Attorney General rules WKU violated Open Records Act


Emma Austin

WKU has violated the Kentucky Open Records Act by denying requests from the College Heights Herald and the Kentucky Kernel, the student newspaper at the University of Kentucky, according to a decision by the Kentucky attorney general.

A Kernel reporter sent a request to WKU last year on Oct. 18 “to obtain all investigative records for all Title IX investigations into sexual misconduct allegations levied against university employees in the past five years.” The Herald followed suit and made a similar request on Nov. 1.

WKU denied both requests, citing the Kentucky Revised Statutes exceptions to the Open Records Act which allow a public agency to withhold certain records. WKU conducted 20 Title IX investigations over the past five years; nine of whom were faculty and 11 staff members.

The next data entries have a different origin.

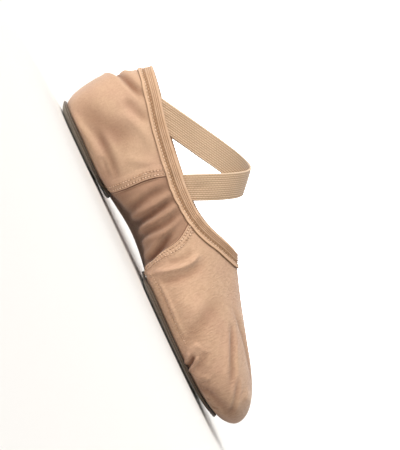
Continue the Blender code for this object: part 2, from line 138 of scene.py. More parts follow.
def chains(work, low, high):  # the lines of edges that bend by low to high degrees
    linked = {}
    for edge in work.edges:
        if low < math.degrees(edge.calc_face_angle()) < high:
            for corner in edge.verts:
                linked.setdefault(corner, []).append(edge)
    forks = [corner for corner, edges in linked.items() if len(edges) != 2]
    used, found = set(), []
    for start in forks + list(linked):
        for edge in linked[start]:
            path = [start]
            while edge and edge not in used:
                used.add(edge)
                path.append(edge.other_vert(path[-1]))
                onward = [other for other in linked[path[-1]] if other not in used]
                edge = onward[0] if onward and len(linked[path[-1]]) == 2 else None
            if len(path) > 1:
                found.append(np.array([corner.co for corner in path]))
    return found


def treeOf(work, faces):
    work.verts.index_update()
    return BVHTree.FromPolygons(
        [corner.co.copy() for corner in work.verts],
        [[corner.index for corner in face.verts] for face in faces])


def feet(points, line):  # for each point, the nearest place on a dense line
    gaps = ((points[:, None] - line[None])**2).sum(2)
    return line[gaps.argmin(1)]


# Colour and material

def toLinear(code):  # sRGB hex as linear red, green and blue, with alpha
    parts = [int(code[step:step + 2], 16) / 255 for step in (0, 2, 4)]
    return (*(c / 12.92 if c <= 0.04045 else ((c + 0.055) / 1.055) ** 2.4 for c in parts), 1)


def newMaterial(name, colour, roughness, sheen=0.0):
    made = bpy.data.materials.new(name)
    made.use_nodes = True
    shader = made.node_tree.nodes["Principled BSDF"]
    shader.inputs["Base Color"].default_value = toLinear(colour)
    shader.inputs["Roughness"].default_value = roughness
    shader.inputs["Metallic"].default_value = 0
    shader.inputs["IOR"].default_value = 1.5
    shader.inputs["Sheen Weight"].default_value = sheen
    shader.inputs["Sheen Roughness"].default_value = 0.5
    return made, made.node_tree, shader


def addNode(tree, kind, values, out=0):  # values are settings, and inputs with a number or a socket
    node = tree.nodes.new("ShaderNode" + kind)
    for name, value in values.items():
        if isinstance(value, bpy.types.NodeSocket):
            tree.links.new(value, node.inputs[name])
        elif isinstance(name, str) and hasattr(node, name):
            setattr(node, name, value)
        else:
            node.inputs[name].default_value = value
    return node.outputs[out]


def mottle(tree, place, size, detail, low, high):  # soft patches of a size, low..high made 0..1
    cloud = addNode(tree, "TexNoise", {"Scale": 1 / size, "Detail": detail, "Vector": place}, "Fac")
    return addNode(tree, "MapRange", {"From Min": low, "From Max": high, "Value": cloud})


def window(tree, source, low, high, soft):  # 1 between low and high, with soft ends
    rising = addNode(tree, "MapRange", {"From Min": low - soft, "From Max": low + soft, "Value": source})
    falling = addNode(tree, "MapRange", {"From Min": high + soft, "From Max": high - soft, "Value": source})
    return addNode(tree, "Math", {"operation": "MULTIPLY", 0: rising, 1: falling})


def bands(pitch):  # the scale at which a wave texture has its lines a pitch apart
    return math.pi / 10 / pitch


def plainWeave(tree, cloth, pitch, waver):  # warp and weft, whichever is on top
    wavy = {"Scale": bands(pitch), "Distortion": waver, "Vector": cloth}
    warp = addNode(tree, "TexWave", {"bands_direction": "X", **wavy}, "Fac")
    weft = addNode(tree, "TexWave", {"bands_direction": "Y", **wavy}, "Fac")
    return addNode(tree, "Math", {"operation": "MAXIMUM", 0: warp, 1: weft})


def finishMaterial(tree, shader, colour, layers, heights):
    # layers are (blend, where, strength, colour) over the first colour, heights (where, depth)
    tone = toLinear(colour)
    for blend, where, strength, above in layers:
        amount = addNode(tree, "Math", {"operation": "MULTIPLY", 0: where, 1: strength})
        tone = addNode(tree, "Mix", {
            "data_type": "RGBA", "blend_type": blend, 0: amount, 6: tone, 7: toLinear(above)}, 2)
    tree.links.new(tone, shader.inputs["Base Color"])
    below = {}
    for where, depth in heights:
        normal = addNode(tree, "Bump", {"Strength": 1.0, "Distance": depth, "Height": where, **below})
        below = {"Normal": normal}
    tree.links.new(normal, shader.inputs["Normal"])


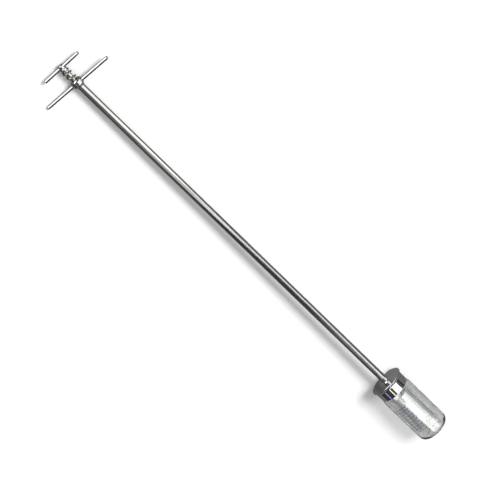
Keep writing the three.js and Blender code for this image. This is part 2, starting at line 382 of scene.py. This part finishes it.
def bottle_glass():
    """Moulded glass: clear, slightly grey, with slow waves left by the mould and a bright gloss.

    Lamps' rays pass the glass straight, dimmed at each surface, so that its shadow is soft and grey.
    """
    made, nodes, links, shader = material("bottle glass")
    shader.inputs["Transmission Weight"].default_value = 1
    shader.inputs["IOR"].default_value = 1.5
    shader.inputs["Coat Weight"].default_value = 0.8
    shader.inputs["Coat IOR"].default_value = 2.1
    shader.inputs["Coat Roughness"].default_value = 0.02
    tone = noise(nodes, links, (18, 26, 26), 2)
    links.new(
        blend_colours(nodes, links, tone, (0.955, 0.965, 0.962), (0.975, 0.982, 0.98)),
        shader.inputs["Base Color"],
    )
    waves = noise(nodes, links, (34, 60, 60), 2, 0.4)
    links.new(span(nodes, links, tone, 0.01, 0.035), shader.inputs["Roughness"])
    links.new(raised(nodes, links, waves, 0.35, 0.0012), shader.inputs["Normal"])
    path = nodes.new("ShaderNodeLightPath")
    clear = nodes.new("ShaderNodeBsdfTransparent")
    clear.inputs["Color"].default_value = (0.74, 0.74, 0.74, 1)
    mix = nodes.new("ShaderNodeMixShader")
    links.new(path.outputs["Is Shadow Ray"], mix.inputs["Fac"])
    links.new(shader.outputs["BSDF"], mix.inputs[1])
    links.new(clear.outputs["BSDF"], mix.inputs[2])
    links.new(mix.outputs["Shader"], nodes["Material Output"].inputs["Surface"])
    return made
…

According to Andrea Anderson, assistant general counsel for WKU, in a response to the records requests, six of the 20 investigations resulted in a finding of a WKU policy violation.

Both records request denials were appealed in November; WKU maintained each of the six employees in question resigned or retired from their respective positions prior to any final action by WKU, which “did not result in the adoption of the preliminary records as the basis for final action at WKU, and therefore those records did not lose their preliminary status and therefore need not be disclosed.”

WKU also argued releasing the records would violate the personal privacy of students involved. On Nov. 29, the Attorney General’s office requested copies of the records involved from WKU, which WKU denied.

The office then requested redacted copies of the records withheld “but only to protect the names and personal identifiers of students.”

WKU responded that “merely redacting student names and personal identifiers of students would not be sufficient to protect the identity of student reporting parties or witnesses who should be afforded privacy under both federal and state law.”

The attorney general’s office also ruled on Monday that Kentucky State University violated the open records law by failing to turn over investigations into sexual misconduct allegations against university employees, according to WDRB.

KSU refused to provide records also citing the privacy of the victims and did not allow the attorney general’s office to look at the records.

The attorney general issued an opinion that WKU must make “immediate provision” for the student reporters who filed the requests to “inspect and copy the disputed records with the exception of names and personal identifiers of the complainant and witnesses.” WKU may appeal this decision to the Warren County Circuit Court.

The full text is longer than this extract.